東京大学大学院 航空宇宙工学専攻 平成19年の流体力学(午前)についての総評と難易度、解答の指針についてまとめたいと思います。
本問の収録先商品は以下です。
流体力学<https://gakumon-tobira.stores.jp/items/679623a79b4c1904ae5e62aa>
総評
大分実験っぽい感じの問題が出てきました。非圧縮ポテンシャル流の中に2次元翼を配置し、その静圧分布について考えさせるという問題です。
静圧分布は実験データっぽい形で提示されており、このデータを用いた考察がこの問題の肝となる部分です。
序盤では非圧縮ポテンシャル流であることを考慮して、翼表面の流体の計算や図示を聞いてきています。中盤では実験データを基に風圧中心や揚力係数の算出、終盤では論述問題が出題されています。
第3問、第4問が少し難しい気もしましたが、与えられたグラフデータをうまく使えるかがポイントです。
問われている内容は参考書を見れば載ってると思いますが、題材はあまり見慣れないものなので、しり込みした人もいたかもしれません。特に中盤の問題は手を出しづらかったのではないかなと思います。
流体力学ではこのような実験データを基にした考察や実験装置の特性を問う問題が良く出るので、しっかり対策しておきましょう。
難易度★★★☆☆
全体として、非常にバランスよく難易度調整されているかなと感じました。受験生がそれほど親しんでなさそうな題材を利用しつつ基本事項の確認から考察問題までをうまく取り込んでいるという印象を受けます。
多くの受験生が序盤の問題から手も足も出ないというような事態にならないよう配慮されており、受験生の理解に応じて完答できる小問がばらけるようになっています。
上記を踏まえて本問の難易度は標準的な★3つとしました。
解答の指針
第1問
翼面上の定点における流体の速度計算をする問題です。
圧力分布が与えられており、流体の速度が知りたいということなので…もう何の定理を使えばいいかはわかるはずです。
第2問
ポイントは与えられているA、B、C点の位置ですね。それぞれの位置と翼周りの空気の流れを考慮して図示して下さい。
また、第1問で流速を求めているので、A、B、Cの3点のベクトルは第1問で求めた流体の速度の大きさがわかるように区別してかき分ける必要があるでしょう。
第3問
これは第4問とセットで、与えられた圧力分布を使って解答する問題です。
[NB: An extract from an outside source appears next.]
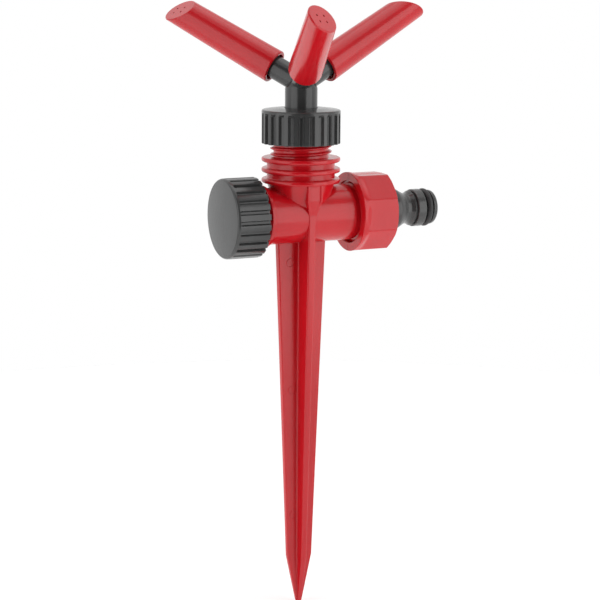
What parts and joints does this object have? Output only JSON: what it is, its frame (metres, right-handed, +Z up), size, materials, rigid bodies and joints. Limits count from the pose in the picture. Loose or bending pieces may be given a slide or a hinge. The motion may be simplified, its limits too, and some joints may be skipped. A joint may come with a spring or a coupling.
{
  "type": "rotary garden sprinkler",
  "caption": "Garden sprinkler on a ground spike: a tee with a hose nipple, a blanking cap and a spinning hub whose upward arms carry bevelled, drilled nozzle tubes.",
  "frame": {"origin": "on the spike's axis at soil level, 20 mm below the axis of the horizontal tube", "axes": "+Z up along the spike's and the rotor's axis; +X along the tube towards the hose nipple, the blanking cap at -X; -Y is the front, where the boss under the neck's fins is"},
  "size_m": [0.1078, 0.1104, 0.2656],
  "materials": {
    "red_plastic": "moulded red polypropylene, glossy with a faint orange peel",
    "grey_plastic": "moulded dark grey ABS, satin gloss",
    "white_acetal": "white acetal, satin",
    "black_rubber": "black nitrile rubber"
  },
  "bodies": {
    "base": {"spike_body": "red_plastic"},
    "head_bearing": {"bearing_insert": "white_acetal", "thrust_washer": "white_acetal", "neck_gasket": "black_rubber"},
    "collar": {"collar_nut": "grey_plastic"},
    "rotor": {"rotor_hub": "grey_plastic", "stem_collar": "white_acetal", "stem_o_ring": "black_rubber", "nozzle_o_ring_1": "black_rubber", "nozzle_o_ring_2": "black_rubber", "nozzle_o_ring_3": "black_rubber"},
    "nozzle_1": {"nozzle_tube_1": "red_plastic"},
    "nozzle_2": {"nozzle_tube_2": "red_plastic"},
    "nozzle_3": {"nozzle_tube_3": "red_plastic"},
    "inlet_fitting": {"inlet_nipple": "grey_plastic", "nipple_o_ring": "black_rubber", "inlet_gasket": "black_rubber"},
    "coupling_nut": {"inlet_nut": "red_plastic"},
    "cap_seal": {"end_cap_gasket": "black_rubber"},
    "cap": {"end_cap": "grey_plastic"}
  },
  "joints": [
    {"name": "collar_lift", "type": "slide", "parent": "base", "child": "head_bearing", "axis": [0, 0, 1], "range_m": [0, 0.0088]},
    {"name": "collar_nut_turn", "type": "hinge", "parent": "head_bearing", "child": "collar", "pos_m": [0, 0, 0.057], "axis": [0, 0, 1], "range_deg": [0, 1260]},
    {"name": "rotor_spin", "type": "hinge", "parent": "head_bearing", "child": "rotor", "pos_m": [0, 0, 0.055], "axis": [0, 0, 1], "continuous": true},
    {"name": "nozzle_1_twist", "type": "hinge", "parent": "rotor", "child": "nozzle_1", "pos_m": [0.01735, 0.00391, 0.08564], "axis": [0.8677, 0.1955, 0.4571], "continuous": true},
    {"name": "nozzle_2_twist", "type": "hinge", "parent": "rotor", "child": "nozzle_2", "pos_m": [-0.01206, 0.01307, 0.08564], "axis": [-0.6032, 0.6536, 0.4571], "continuous": true},
    {"name": "nozzle_3_twist", "type": "hinge", "parent": "rotor", "child": "nozzle_3", "pos_m": [-0.00529, -0.01698, 0.08564], "axis": [-0.2645, -0.8492, 0.4571], "continuous": true},
    {"name": "inlet_slide", "type": "slide", "parent": "base", "child": "inlet_fitting", "axis": [1, 0, 0], "range_m": [0, 0.0101]},
    {"name": "inlet_nut_turn", "type": "hinge", "parent": "inlet_fitting", "child": "coupling_nut", "pos_m": [0.03, 0, 0.02], "axis": [1, 0, 0], "range_deg": [0, 1440]},
    {"name": "cap_slide", "type": "slide", "parent": "base", "child": "cap_seal", "axis": [-1, 0, 0], "range_m": [0, 0.0113]},
    {"name": "end_cap_turn", "type": "hinge", "parent": "cap_seal", "child": "cap", "pos_m": [-0.03, 0, 0.02], "axis": [-1, 0, 0], "range_deg": [0, 1600]}
  ],
  "couplings": [
    {"joint": "collar_lift", "follows": "collar_nut_turn", "m_per_rad": 0.00039789},
    {"joint": "inlet_slide", "follows": "inlet_nut_turn", "m_per_rad": 0.00039789},
    {"joint": "cap_slide", "follows": "end_cap_turn", "m_per_rad": 0.00039789}
  ]
}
今回は別解を用意していますが、アプローチを変えているというよりは圧力分布の近似の仕方を変えているので、解答の考え方は基本的に同じです。
それでは見ていきましょう。風圧中心のx座標を求めればいいわけですが、風圧中心の定義がわからないと詰むので、気を付けてください。
風圧中心はその点周りのモーメントが0になるので、この特性を活かして立式してください。計算の途中で静圧分布とxによってできる面積計算をする必要が出てきます。
但し、問題文で与えられているデータをそのまま厳密に積分などで求めることはできないので、与えられたグラフを近似します。(第3問の問題文で”概略値を求めよ”と指示しているのはこのためです。)
どんな近似の仕方でもある程度の点はもらえると思いますが、なるべくグラフの特性を抑えた近似をしておくとよいでしょう。
第4問
迎角を微小と仮定して揚力係数を求める問題です。迎角が小さいなら…揚力の方向は…どうなるでしょうか?
また、今回は2次元翼なので、揚力は実質、圧力値と翼表面上のx座標位置で計算できますよね?
これをヒントに考えてみて下さい。
第5問
翼周りを流れる流体の流線描画と揚力発生の仕組みの説明をさせる問題です。これもたびたび出てくる問題なので、解答練習はしっかりしておきましょう。
第6問
これも東大ではよくあるタイプの問題です。通常、流体には粘性が存在するので、この粘性を考慮した流体の特性と理想的なポテンシャル流の特性との違いを比較しましょう。